= REQUIRED WORK =
Return every line of the material exactly.

══ PROVIDED RECORDS ══

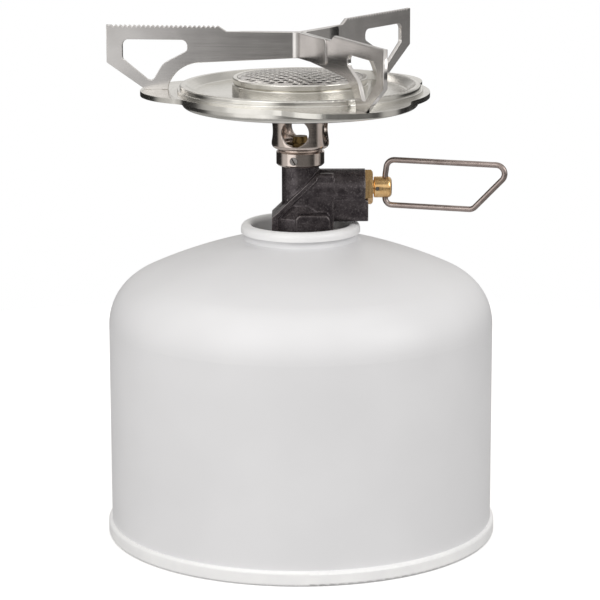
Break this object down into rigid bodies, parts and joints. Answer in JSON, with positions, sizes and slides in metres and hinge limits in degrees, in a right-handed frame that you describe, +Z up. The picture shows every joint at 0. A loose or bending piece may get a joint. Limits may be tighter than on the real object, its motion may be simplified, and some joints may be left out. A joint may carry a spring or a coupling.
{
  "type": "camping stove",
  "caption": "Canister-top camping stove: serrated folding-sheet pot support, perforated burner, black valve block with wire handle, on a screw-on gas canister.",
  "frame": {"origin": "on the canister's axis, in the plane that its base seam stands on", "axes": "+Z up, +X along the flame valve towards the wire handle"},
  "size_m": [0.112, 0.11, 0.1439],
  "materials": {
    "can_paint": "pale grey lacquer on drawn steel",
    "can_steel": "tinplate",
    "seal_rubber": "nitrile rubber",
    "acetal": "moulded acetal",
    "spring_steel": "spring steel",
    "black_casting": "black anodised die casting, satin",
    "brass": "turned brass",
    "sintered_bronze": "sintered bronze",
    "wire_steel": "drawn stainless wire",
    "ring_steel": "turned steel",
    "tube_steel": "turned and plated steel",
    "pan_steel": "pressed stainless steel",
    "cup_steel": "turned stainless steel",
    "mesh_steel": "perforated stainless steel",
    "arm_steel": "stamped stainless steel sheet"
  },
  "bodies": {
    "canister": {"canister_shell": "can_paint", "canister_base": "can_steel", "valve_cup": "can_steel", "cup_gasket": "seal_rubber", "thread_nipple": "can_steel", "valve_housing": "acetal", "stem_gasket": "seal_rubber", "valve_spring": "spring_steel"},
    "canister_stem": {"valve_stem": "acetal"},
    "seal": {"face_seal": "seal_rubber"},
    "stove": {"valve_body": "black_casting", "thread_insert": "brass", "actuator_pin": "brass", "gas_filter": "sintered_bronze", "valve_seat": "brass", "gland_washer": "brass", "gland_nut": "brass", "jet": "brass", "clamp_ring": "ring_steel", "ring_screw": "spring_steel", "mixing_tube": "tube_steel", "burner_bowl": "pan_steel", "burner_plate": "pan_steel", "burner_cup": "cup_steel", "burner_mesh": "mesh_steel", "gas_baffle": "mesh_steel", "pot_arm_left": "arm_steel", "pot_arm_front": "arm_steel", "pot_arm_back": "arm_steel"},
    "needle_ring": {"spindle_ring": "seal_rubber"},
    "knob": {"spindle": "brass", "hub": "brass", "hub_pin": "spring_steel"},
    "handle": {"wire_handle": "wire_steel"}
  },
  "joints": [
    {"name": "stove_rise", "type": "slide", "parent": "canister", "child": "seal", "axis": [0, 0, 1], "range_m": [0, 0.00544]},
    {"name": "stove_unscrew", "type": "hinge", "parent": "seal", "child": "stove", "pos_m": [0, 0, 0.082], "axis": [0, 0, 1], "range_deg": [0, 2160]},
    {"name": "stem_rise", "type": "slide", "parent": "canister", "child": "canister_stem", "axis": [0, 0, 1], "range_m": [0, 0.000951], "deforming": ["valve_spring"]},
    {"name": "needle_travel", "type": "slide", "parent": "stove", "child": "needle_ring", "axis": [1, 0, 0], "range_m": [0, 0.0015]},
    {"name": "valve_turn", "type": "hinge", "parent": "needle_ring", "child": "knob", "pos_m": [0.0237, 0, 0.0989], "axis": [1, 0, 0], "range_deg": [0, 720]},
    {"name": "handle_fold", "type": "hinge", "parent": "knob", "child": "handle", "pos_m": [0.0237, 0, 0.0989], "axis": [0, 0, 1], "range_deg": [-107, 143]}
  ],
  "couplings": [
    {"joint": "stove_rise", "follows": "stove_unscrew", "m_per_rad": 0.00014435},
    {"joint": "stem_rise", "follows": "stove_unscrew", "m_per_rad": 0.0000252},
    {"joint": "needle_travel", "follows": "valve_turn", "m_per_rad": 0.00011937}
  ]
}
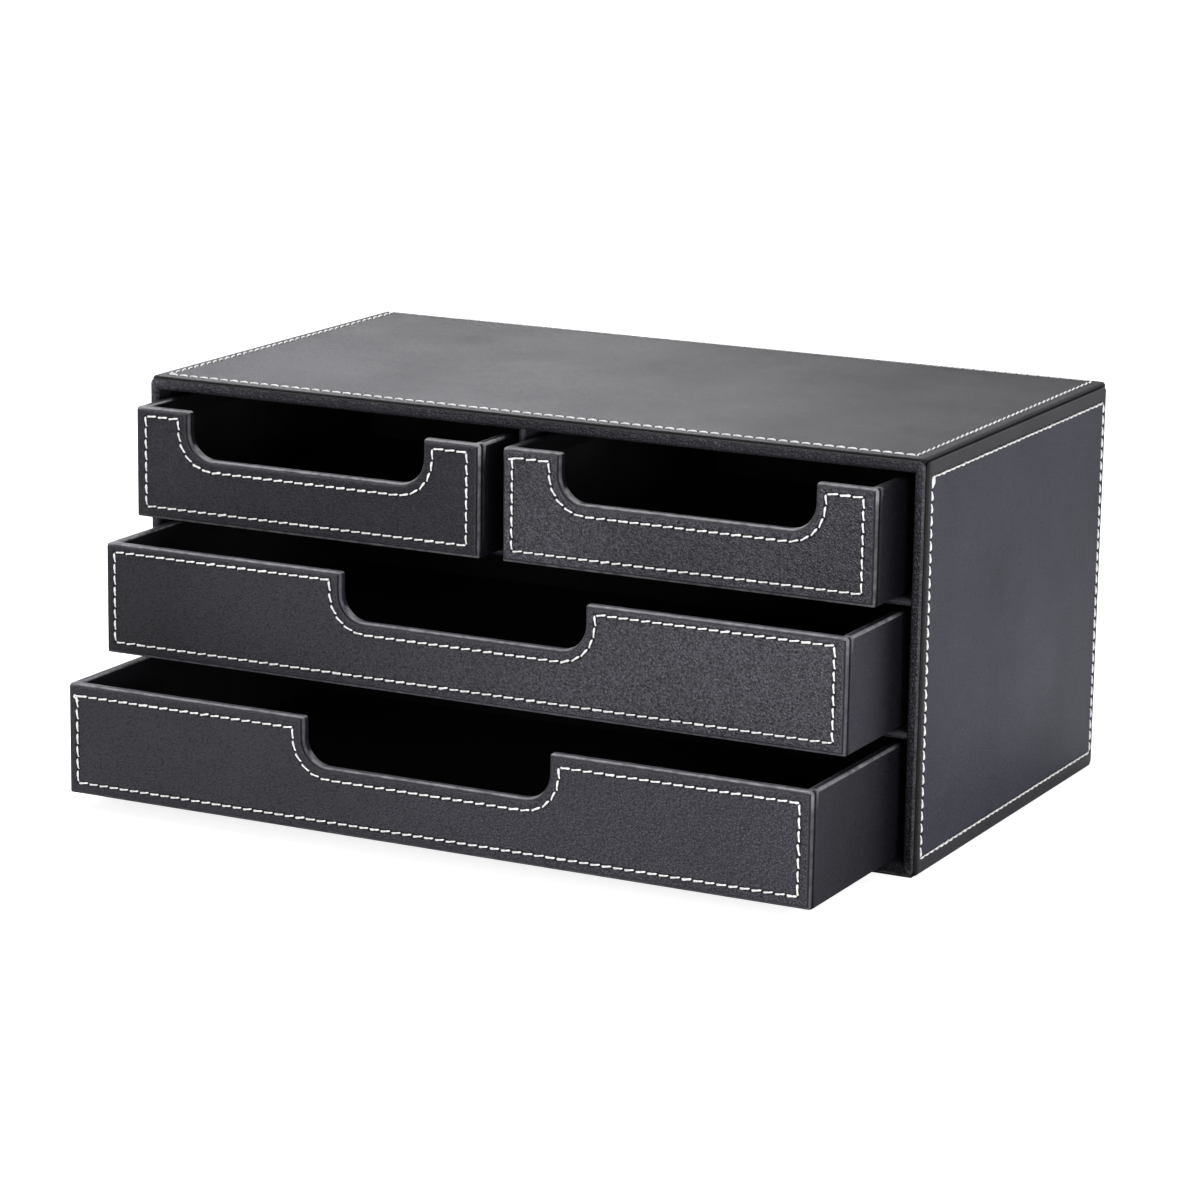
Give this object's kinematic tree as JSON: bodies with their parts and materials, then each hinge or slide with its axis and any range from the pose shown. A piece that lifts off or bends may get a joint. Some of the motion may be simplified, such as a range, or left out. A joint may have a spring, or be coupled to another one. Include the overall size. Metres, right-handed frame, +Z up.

═══

= WRITTEN SOLUTION =
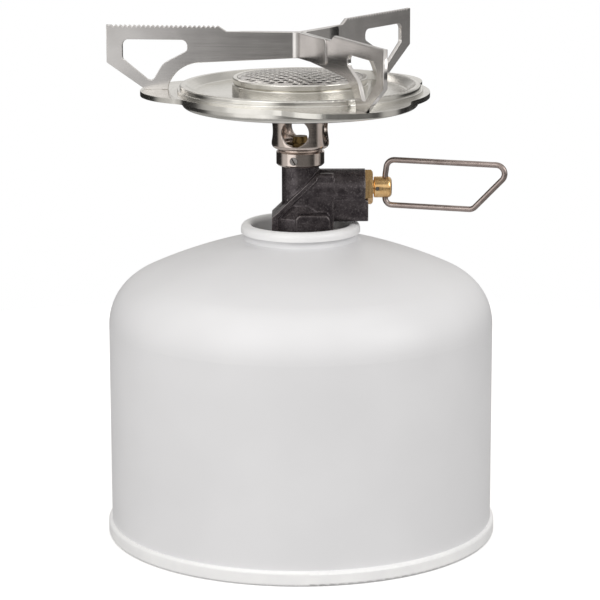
Break this object down into rigid bodies, parts and joints. Answer in JSON, with positions, sizes and slides in metres and hinge limits in degrees, in a right-handed frame that you describe, +Z up. The picture shows every joint at 0. A loose or bending piece may get a joint. Limits may be tighter than on the real object, its motion may be simplified, and some joints may be left out. A joint may carry a spring or a coupling.
{
  "type": "camping stove",
  "caption": "Canister-top camping stove: serrated folding-sheet pot support, perforated burner, black valve block with wire handle, on a screw-on gas canister.",
  "frame": {"origin": "on the canister's axis, in the plane that its base seam stands on", "axes": "+Z up, +X along the flame valve towards the wire handle"},
  "size_m": [0.112, 0.11, 0.1439],
  "materials": {
    "can_paint": "pale grey lacquer on drawn steel",
    "can_steel": "tinplate",
    "seal_rubber": "nitrile rubber",
    "acetal": "moulded acetal",
    "spring_steel": "spring steel",
    "black_casting": "black anodised die casting, satin",
    "brass": "turned brass",
    "sintered_bronze": "sintered bronze",
    "wire_steel": "drawn stainless wire",
    "ring_steel": "turned steel",
    "tube_steel": "turned and plated steel",
    "pan_steel": "pressed stainless steel",
    "cup_steel": "turned stainless steel",
    "mesh_steel": "perforated stainless steel",
    "arm_steel": "stamped stainless steel sheet"
  },
  "bodies": {
    "canister": {"canister_shell": "can_paint", "canister_base": "can_steel", "valve_cup": "can_steel", "cup_gasket": "seal_rubber", "thread_nipple": "can_steel", "valve_housing": "acetal", "stem_gasket": "seal_rubber", "valve_spring": "spring_steel"},
    "canister_stem": {"valve_stem": "acetal"},
    "seal": {"face_seal": "seal_rubber"},
    "stove": {"valve_body": "black_casting", "thread_insert": "brass", "actuator_pin": "brass", "gas_filter": "sintered_bronze", "valve_seat": "brass", "gland_washer": "brass", "gland_nut": "brass", "jet": "brass", "clamp_ring": "ring_steel", "ring_screw": "spring_steel", "mixing_tube": "tube_steel", "burner_bowl": "pan_steel", "burner_plate": "pan_steel", "burner_cup": "cup_steel", "burner_mesh": "mesh_steel", "gas_baffle": "mesh_steel", "pot_arm_left": "arm_steel", "pot_arm_front": "arm_steel", "pot_arm_back": "arm_steel"},
    "needle_ring": {"spindle_ring": "seal_rubber"},
    "knob": {"spindle": "brass", "hub": "brass", "hub_pin": "spring_steel"},
    "handle": {"wire_handle": "wire_steel"}
  },
  "joints": [
    {"name": "stove_rise", "type": "slide", "parent": "canister", "child": "seal", "axis": [0, 0, 1], "range_m": [0, 0.00544]},
    {"name": "stove_unscrew", "type": "hinge", "parent": "seal", "child": "stove", "pos_m": [0, 0, 0.082], "axis": [0, 0, 1], "range_deg": [0, 2160]},
    {"name": "stem_rise", "type": "slide", "parent": "canister", "child": "canister_stem", "axis": [0, 0, 1], "range_m": [0, 0.000951], "deforming": ["valve_spring"]},
    {"name": "needle_travel", "type": "slide", "parent": "stove", "child": "needle_ring", "axis": [1, 0, 0], "range_m": [0, 0.0015]},
    {"name": "valve_turn", "type": "hinge", "parent": "needle_ring", "child": "knob", "pos_m": [0.0237, 0, 0.0989], "axis": [1, 0, 0], "range_deg": [0, 720]},
    {"name": "handle_fold", "type": "hinge", "parent": "knob", "child": "handle", "pos_m": [0.0237, 0, 0.0989], "axis": [0, 0, 1], "range_deg": [-107, 143]}
  ],
  "couplings": [
    {"joint": "stove_rise", "follows": "stove_unscrew", "m_per_rad": 0.00014435},
    {"joint": "stem_rise", "follows": "stove_unscrew", "m_per_rad": 0.0000252},
    {"joint": "needle_travel", "follows": "valve_turn", "m_per_rad": 0.00011937}
  ]
}
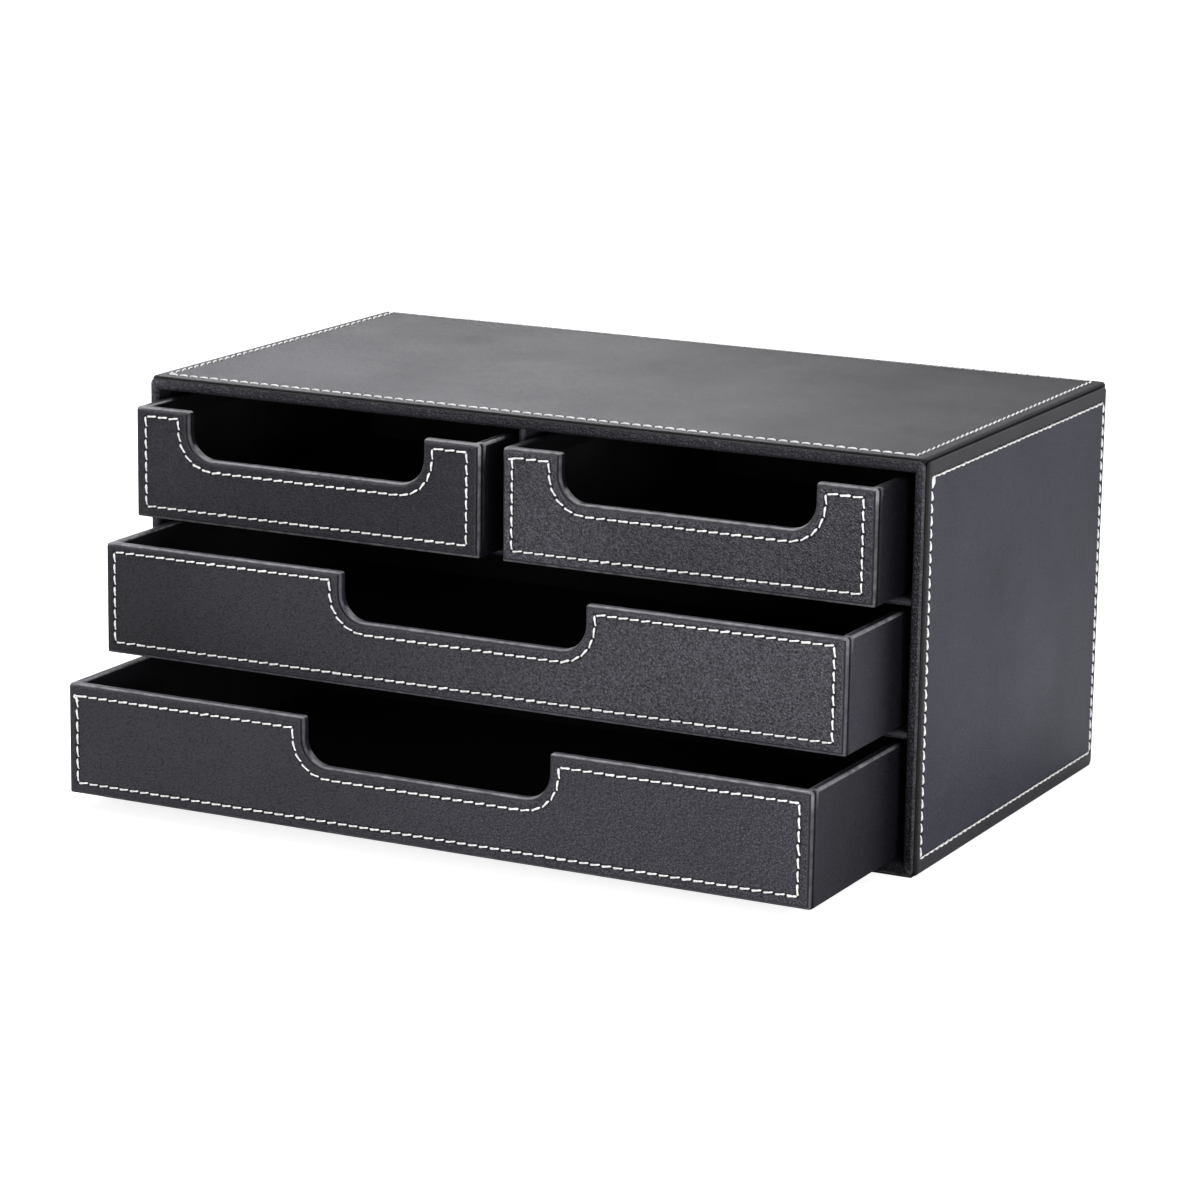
Give this object's kinematic tree as JSON: bodies with their parts and materials, then each hinge or slide with its axis and any range from the pose shown. A piece that lifts off or bends may get a joint. Some of the motion may be simplified, such as a range, or left out. A joint may have a spring, or be coupled to another one. Include the overall size. Metres, right-handed frame, +Z up.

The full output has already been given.